Единственной опорой среди этих колебаний была картина «Иосиф и его братья». Гнев и насмешка, сквозившие в ней, ее внутренняя значительность, глубина темы при сдержанности формальных приемов потрясли Каспара Прекля до самых глубин существа. Разве можно свести такую живопись только к холсту и краскам? Что-то и обнадеживающее, и грозное было для Прекля в том, что автор картины, выставленной в музее на востоке России, сидит в нидертанхаузенской психиатрической больнице. Он должен повидать художника. Необходимо повидать его. Необходимо поговорить с ним. Куда ни ступишь, всюду осыпь или топь. А тут — твердая почва.
Каспар Прекль ехал по унылым местам. Разбитые, давно не чиненные дороги. Он потратил не одну неделю на переписку, пока наконец добился позволения посетить художника в Нидертанхаузене. И так велико было его нетерпение, что казалось — машина не движется, стоит на месте.
Когда этот беспокойный человек добрался до больницы, ему еще пришлось выдержать искус ожиданием. А пока он ждал, чтобы его отвели к художнику Ландхольцеру, им завладел старший ассистент доктор Дитценбрун, долговязый и разболтанный блондин лет сорока, с обветренным лицом, носом в мелких морщинках, срезанным подбородком, бугристым лбом и водянисто-голубыми щелками глаз. Врач подошел к нему и стал рассказывать о всякой всячине. О разных течениях в психиатрии, о границе, отделяющей гениальность от безумия, о докторе Гансе Принцхорне, который тогда считался самым знающим психиатром. В другое время Каспар Прекль слушал бы его с немалым интересом, но сегодня он приехал только, чтобы повидать художника Ландхольцера, замечательного человека, одного из немногих, в кого он верил. Психиатр продолжал трещать, что-то одобрял, над чем-то насмехался. Перебирал длинной, красной, в светлых волосках рукой толстую пачку бумаг, где, кроме всякой писанины — заключений врачей, отчетов о состоянии больного, отзывов начальства, — было и несколько рисунков пациента.

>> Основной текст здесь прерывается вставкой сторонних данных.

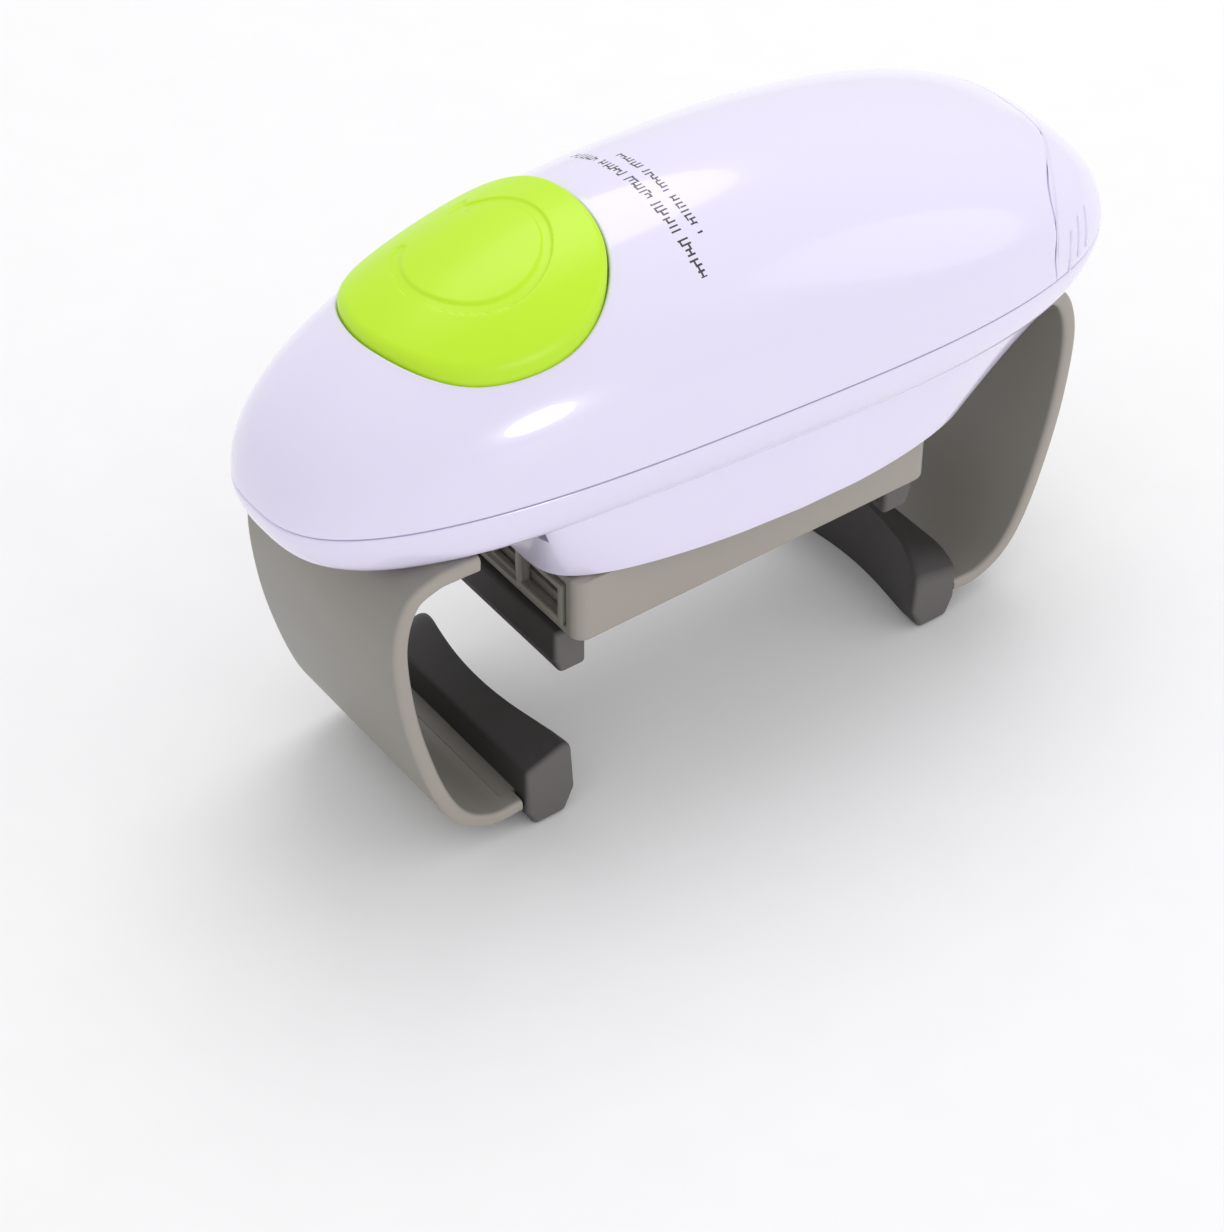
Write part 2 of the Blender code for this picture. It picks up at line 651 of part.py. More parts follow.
def arm_outline():
    """The arm's C section, from a smooth middle line and its thickness."""
    middle = smooth_path([(x * MM, z * MM) for x, z in ARM_PATH], ARM_PATH_STEPS)
    left, right = [], []
    for i, point in enumerate(middle):
        along = middle[min(i + 1, len(middle) - 1)] - middle[max(i - 1, 0)]
        across = Vector((-along.y, along.x)).normalized() * ARM_THICKNESS / 2
        left.append(tuple(point + across))
        right.append(tuple(point - across))
    return [*left, *reversed(right)]


def arm_meshes():
    """The right arm's body and what is joined to it or cut from it, at +X."""
    body = side_prism(arm_outline(), ARM_HALF_WIDTH)
    top = box((60 * MM, -19 * MM, -14.9 * MM), (82 * MM, 19 * MM, -11.6 * MM))
    tongue = box((56 * MM, -24 * MM, -87.9 * MM), (64 * MM, 24 * MM, -84.7 * MM))
    hole = cylinder(1.6 * MM, -16 * MM, -12.4 * MM, (68 * MM, 0), 12)
    return body, top, tongue, hole


def rack_meshes():
    low, high = RACK_Z
    bar = [(-x, -y) for x, y in rack_teeth(10 * MM, -62 * MM, 12 * MM, 17 * MM)]
    base = box((58 * MM, -17 * MM, low), (76 * MM, 17 * MM, high))
    hole = cylinder(1.6 * MM, low - MM, high + MM, (68 * MM, 0), 12)
    return prism([bar], low, high), base, hole


def pad_meshes():
    block = side_prism([(x * MM, z * MM) for x, z in PAD_PROFILE], PAD_HALF_LENGTH)
    hollow = cylinder(PAD_HOLLOW_RADIUS, -100 * MM, -60 * MM, (-PAD_HOLLOW_X, 0), 64)
    groove = box((55.7 * MM, -24.3 * MM, -88.2 * MM), (62 * MM, 24.3 * MM, -84.4 * MM))
    return block, hollow, groove


def arms():
    for side, turned in (("right", lambda m: m), ("left", mirrored)):
        body, top, tongue, hole = (turned(m) for m in arm_meshes())
        arm = finish(f"arm_{side}", body, GREY)
        join(arm, top, tongue)
        cut(arm, hole)
        bar, base, hole = (turned(m) for m in rack_meshes())
        rack = finish(f"arm_rack_{side}", bar, NYLON, smooth=False)
        join(rack, base)
        cut(rack, hole)
        block, hollow, groove = (turned(m) for m in pad_meshes())
        pad = finish(f"arm_pad_{side}", block, CHARCOAL)
        cut(pad, hollow, groove)
        head = turned(cylinder(2.6 * MM, -20.2 * MM, RACK_Z[0] - GAP, (68 * MM, 0), 16))
        shank = turned(cylinder(1.3 * MM, -19 * MM, -12.8 * MM, (68 * MM, 0), 12))
        screw = finish(f"arm_screw_{side}", head, STEEL)
        join(screw, shank)


def arm_drive():
    bore = SHAFT_RADIUS + 0.6 * MM
    pinion = gear(ARM_PINION_TEETH, RACK_Z, bore, first=math.pi / 2)
    finish("arm_pinion", pinion, NYLON, smooth=False)
    disc = prism([circle(8 * MM, 24), circle(bore)], -14.9 * MM, -13.6 * MM)
    finish("clutch_disc", disc, STEEL)
    coil = helix(6 * MM, -12.9 * MM, -10.8 * MM, 2)
    finish("clutch_spring", tube(coil, 0.4 * MM), STEEL)


# ---------------------------------------------------------------- carriage and jaws

def carriage():
    low, top = CARRIAGE_Z
    length, width = CARRIAGE_HALF_LENGTH, CARRIAGE_HALF_WIDTH
    shell = finish("carriage_body", box((-length, -width, low), (length, width, top)), GREY)
    bevel = shell.modifiers.new("rounded_corners", "BEVEL")
    bevel.width = 1.2 * MM
    bevel.segments = 2
    inner = (length - CARRIAGE_WALL, width - CARRIAGE_WALL)
    cut(shell, box((-inner[0], -inner[1], low - MM), (inner[0], inner[1], top - 2.2 * MM)))
    join(shell, cylinder(13.6 * MM, top - MM, -25.7 * MM))
    cut(shell, cylinder(4.5 * MM, -40 * MM, -20 * MM))
    for side in (-1, 1):
        for near, far in ((-23, -9.5), (-6, 2)):
            span = sorted((side * near * -MM, side * far * -MM))
            ends = sorted((side * 44 * MM, side * 49 * MM))
            cut(shell, box((ends[0], span[0], -42.5 * MM), (ends[1], span[1], -34.5 * MM)))
    cover = finish("carriage_cover", box((-44.8 * MM, -27.2 * MM, -45.6 * MM),
                                         (44.8 * MM, 27.2 * MM, -43.4 * MM)), GREY)
    for side in (-1, 1):
        for near, far in LEG_SPANS:
            span = sorted((side * (near - 0.8 * MM), side * (far + 0.8 * MM)))
            ends = sorted((-side * 18 * MM, -side * 50 * MM))
            cut(cover, box((ends[0], span[0], -48 * MM), (ends[1], span[1], -42 * MM)))
    corners = [(sx * 41.2 * MM, sy * 24.2 * MM) for sx in (-1, 1) for sy in (-1, 1)]
    for number, place in enumerate(corners, 1):
        join(shell, cylinder(3 * MM, -43.1 * MM, -31 * MM, place, 10))
        cut(shell, cylinder(1.4 * MM, -44 * MM, -36.5 * MM, place, 8))
        cut(cover, cylinder(1.4 * MM, -47 * MM, -42 * MM, place, 8),
            cylinder(2.5 * MM, -47 * MM, -44.4 * MM, place, 12))
        screw = finish(f"carriage_screw_{number}",
                       cylinder(2.1 * MM, -45.6 * MM, -44.7 * MM, place, 12), STEEL)
        join(screw, cylinder(1 * MM, -45 * MM, -37 * MM, place, 8))
    ring = prism([circle(18 * MM, 32), circle(5 * MM)], -25.4 * MM, -23.4 * MM)
    finish("retaining_ring", ring, STEEL)


# Where each jaw's two legs stand along Y, for the left jaw
LEG_SPANS = ((8 * MM, 14 * MM), (-18 * MM, -10 * MM))


def jaw_meshes():
    """The left jaw's slide: a rack, a cross bar under it and two legs; then the pad."""
    low, high = JAW_RACK_Z
    rack = prism([rack_teeth(6 * MM, -44.2 * MM, 14 * MM, 12 * MM)], low, high)
    cross = box((-44.7 * MM, -20 * MM, -43 * MM), (-40 * MM, 20 * MM, -40.3 * MM))
    riser = box((-44.6 * MM, 7.9 * MM, -41 * MM), (-40.2 * MM, 12.2 * MM, -38 * MM))
    legs = [box((-44.8 * MM, near, -53 * MM), (-42.8 * MM, far, -42 * MM))
            for near, far in LEG_SPANS]
    pad = box((-JAW_X[1], -JAW_HALF_WIDTH, JAW_BOTTOM), (-JAW_X[0], JAW_HALF_WIDTH, -46.2 * MM))
    pockets = [box((-45.1 * MM, near - GAP, -53.3 * MM), (-42.5 * MM, far + GAP, -40 * MM))
               for near, far in LEG_SPANS]
    return [rack, riser, cross, *legs], [pad, *pockets]


def jaws():
    for side, turned in (("left", lambda m: m), ("right", mirrored)):
        slide_shapes, pad_shapes = jaw_meshes()
        rack, *rest = (turned(m) for m in slide_shapes)
        slide = finish(f"jaw_slide_{side}", rack, GREY, smooth=False)
        combine(slide, "UNION", *rest, solver="MANIFOLD")
        block, *pockets = (turned(m) for m in pad_shapes)
        pad = finish(f"jaw_pad_{side}", block, CHARCOAL)
        bevel = pad.modifiers.new("rounded_edges", "BEVEL")
        bevel.width = 1 * MM
        bevel.segments = 2
        cut(pad, *pockets)


# ---------------------------------------------------------------- screws and wires

def housing_screws():
    for number, place in enumerate(SCREW_PLACES, 1):
        screw = finish(f"housing_screw_{number}",
                       cylinder(2.7 * MM, -8.7 * MM, -6.8 * MM, place, 16), STEEL)
        join(screw, cylinder(1.3 * MM, -7.5 * MM, 6 * MM, place, 12))


WIRE_ROUTES = {  # mm
    "wire_red": (RED, ((36.2, -7.8, 6.5), (33, -9, 12), (31, -12, 22), (27, -12, 31),
                       (21, -9, 34.8))),
    "wire_black": (BLACK, ((36.2, 7.8, 6.5), (32, 12, 11), (22, 20, 13), (0, 25, 13.5),
                           (-20, 24, 13), (-34, 17, 13), (-41, 11, 11.5), (-44, 8, 7.2))),
    "wire_switch": (RED, ((-44, -8, 7.2), (-41, -10, 11.5), (-34, -14, 13), (-20, -19, 15),
                          (-5, -17, 22), (1, -10, 31), (4.8, -8, 34.8))),
}


def wires():
    for name, (colour, route) in WIRE_ROUTES.items():
        points = smooth_path([tuple(v * MM for v in point) for point in route], 3)
        finish(name, tube(points, 0.7 * MM), colour)


def main():
    upper_housing()
    battery_door()
    lower_housing()
    bearing_plate()
    button()
    switch()
    battery_group()
    gear_train()
    motor()
    jaw_drive()
    arms()
    arm_drive()
    carriage()
    jaws()
    housing_screws()
    wires()
    rise = Matrix.Translation((0, 0, SEAM_Z))
    for obj in [*PARTS.objects, *CUTTERS.objects]:
        obj.matrix_world = rise @ obj.matrix_world


main()
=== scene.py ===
"""The jar opener's finished surfaces, built around its packed working model.

The housing, button, arms, grips, carriage, lid jaws, cells, springs and gears are made here at
full detail, each from the place and size of the part that it stands for.
"""

import json
import math

import bmesh
import bpy
import numpy as np
from bpy.props import FloatProperty, FloatVectorProperty, IntProperty, PointerProperty
from mathutils import Matrix, Vector


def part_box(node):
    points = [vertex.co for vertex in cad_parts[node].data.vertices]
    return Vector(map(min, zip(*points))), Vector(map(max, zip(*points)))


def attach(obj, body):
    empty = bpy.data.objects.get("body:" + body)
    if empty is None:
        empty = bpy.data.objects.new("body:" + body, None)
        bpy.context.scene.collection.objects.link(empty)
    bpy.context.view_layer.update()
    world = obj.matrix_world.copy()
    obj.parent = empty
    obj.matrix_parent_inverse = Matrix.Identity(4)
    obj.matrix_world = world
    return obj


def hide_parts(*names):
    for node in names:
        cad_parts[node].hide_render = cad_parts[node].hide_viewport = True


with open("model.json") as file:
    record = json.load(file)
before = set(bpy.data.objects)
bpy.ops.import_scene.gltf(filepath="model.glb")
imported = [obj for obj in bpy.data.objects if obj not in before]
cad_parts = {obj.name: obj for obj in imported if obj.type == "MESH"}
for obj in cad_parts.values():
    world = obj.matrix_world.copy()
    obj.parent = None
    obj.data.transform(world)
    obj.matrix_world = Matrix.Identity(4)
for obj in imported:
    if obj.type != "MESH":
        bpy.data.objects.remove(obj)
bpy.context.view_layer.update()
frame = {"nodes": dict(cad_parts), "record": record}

bl_info = {
    "name": "Jar Opener",
    "version": (1, 0, 0),
    "blender": (4, 5, 0),
    "location": "3D Viewport > Sidebar > Jar Opener",
    "description": "Builds the finished surfaces of a one-touch automatic jar opener",
    "category": "Object",
}

MM = 0.001

# Places read from the working model
DOOR_LOW, DOOR_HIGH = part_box("battery_door")
BUTTON_LOW, BUTTON_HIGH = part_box("button")
PAD_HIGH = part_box("arm_pad_right")[1]
ARM_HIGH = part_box("arm_right")[1]
CARRIAGE_LOW, CARRIAGE_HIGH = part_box("carriage_body")
JAW_LOW, JAW_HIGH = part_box("jaw_pad_right")
COVER_LOW, COVER_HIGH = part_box("carriage_cover")

SEAM = DOOR_LOW.z - 0.15 * MM  # height of the line between the two shells
HALF_LENGTH = DOOR_HIGH.x
HALF_WIDTH = 38.7 * MM
WIDTH_TAPER = 0.179
PLAN_POWER = 2.88  # at the seam; the dome's level lines grow rounder towards its top
TOP_POWER = 2.0
DOME_TAPER = -0.124
DOME_HEIGHT = 42.4 * MM
BUTTON_CENTRE = ((BUTTON_LOW.x + BUTTON_HIGH.x) / 2, 0.0)


# ------------------------------------------------------------------ node building

class Wire:
    """An output socket on which Python's operators add Math nodes."""

    def __init__(self, graph, socket):
        self.graph = graph
        self.socket = socket

    def _with(self, operation, *values, clamp=False):
        settings = {"operation": operation, "use_clamp": clamp}
        return self.graph.add("ShaderNodeMath", settings, *values)

    def __add__(self, other):
        return self._with("ADD", self, other)

    def __radd__(self, other):
        return self._with("ADD", other, self)

    def __sub__(self, other):
        return self._with("SUBTRACT", self, other)

    def __rsub__(self, other):
        return self._with("SUBTRACT", other, self)

    def __mul__(self, other):
        return self._with("MULTIPLY", self, other)

    def __rmul__(self, other):
        return self._with("MULTIPLY", other, self)

    def __truediv__(self, other):
        return self._with("DIVIDE", self, other)

    def __rtruediv__(self, other):
        return self._with("DIVIDE", other, self)

    def __pow__(self, other):
        return self._with("POWER", self, other)

    def __neg__(self):
        return self._with("MULTIPLY", self, -1.0)

    def __abs__(self):
        return self._with("ABSOLUTE", self)

    def __gt__(self, other):
        return self._with("GREATER_THAN", self, other)

    def __lt__(self, other):
        return self._with("LESS_THAN", self, other)

    def floor(self):
        return self._with("FLOOR", self)

    def modulo(self, other):
        return self._with("FLOORED_MODULO", self, other)

    def clamped(self):
        return self._with("ADD", self, 0.0, clamp=True)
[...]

Доктор Дитценбрун, видимо, не слишком ценил картины душевнобольного Фрица Ойгена Бренделя, которые тот подписывал фамилией Ландхольцер. Что касается полотна «Иосиф и его братья», о нем болтливый доктор вообще не сказал ни слова.
Но о прошлом Ландхольцера Каспар Прекль все-таки кое-что узнал. Художнику уже исполнилось сорок семь лет, семья у него была состоятельная, родом из Бадена. Одно время он преподавал в высшей технической школе, имел звание приват-доцента, много работал над проблемой составления точных карт на основе аэрофотосъемки. В эти исследования вколотил уйму денег, все свое состояние, отказался от доцентуры, поступил чертежником в государственное железнодорожное управление, кое-как зарабатывал на жизнь. В годы войны сделал изобретение, которое, как он считал, должно было совершить переворот в области геодезических измерений, попытался взять на него патент. Но военные власти, ссылаясь на требования государственной безопасности, наложили на патент запрет, а приборы Бренделя-Ландхольцера реквизировали. Война кончилась, и он воспрянул духом, надеясь, что его изобретение будет теперь применено на практике. Но пока он добивался снятия запрета со своего патента, другие техники, использовав чертежи Бренделя, сконструировали новые приборы. За эти годы у многих была возможность ознакомиться с патентом — у офицеров, у военных чиновников. Он подал в суд. Дело тянулось несколько лет. Брендель попал в лапы к каким-то жуликам, запутался в сомнительных махинациях. Постепенно окружающие — сослуживцы, знакомые, начальство — стали замечать, что он болтает несуразности, что у него появились непонятные, нелепые причуды. Он пугал их внезапными и бурными вспышками ничем, казалось, не вызванного, необъяснимого раздражения. Ему предоставили годичный отпуск — Брендель провел его в полном одиночестве, жил первобытной жизнью в заброшенной лачуге. Тогда-то и была написана картина «Иосиф и его братья», но это врач обошел молчанием. Вернувшись, Брендель-Ландхольцер стал всем показывать весьма странную карикатуру, которую он именовал «Страшный суд». Художник изобразил, сохранив разительное сходство, начальника своего отдела и сослуживцев за непотребными, гнусными занятиями. Жертвы не подняли шума — они жалели беднягу. Тогда он стал рассылать им вызовы в суд, написанные причудливым слогом, где канцелярские обороты чередовались с поносными куплетами в фольклорном стиле. Кончилось тем, что однажды он вывесил на черной доске для служебных объявлений декларацию, в которой требовал, чтобы министры путей сообщения и юстиции вступили в открытую дискуссию с ним на тему о первородном грехе, патентном законодательстве и железнодорожном расписании. Тут уже всем стало ясно, что он повредился в уме.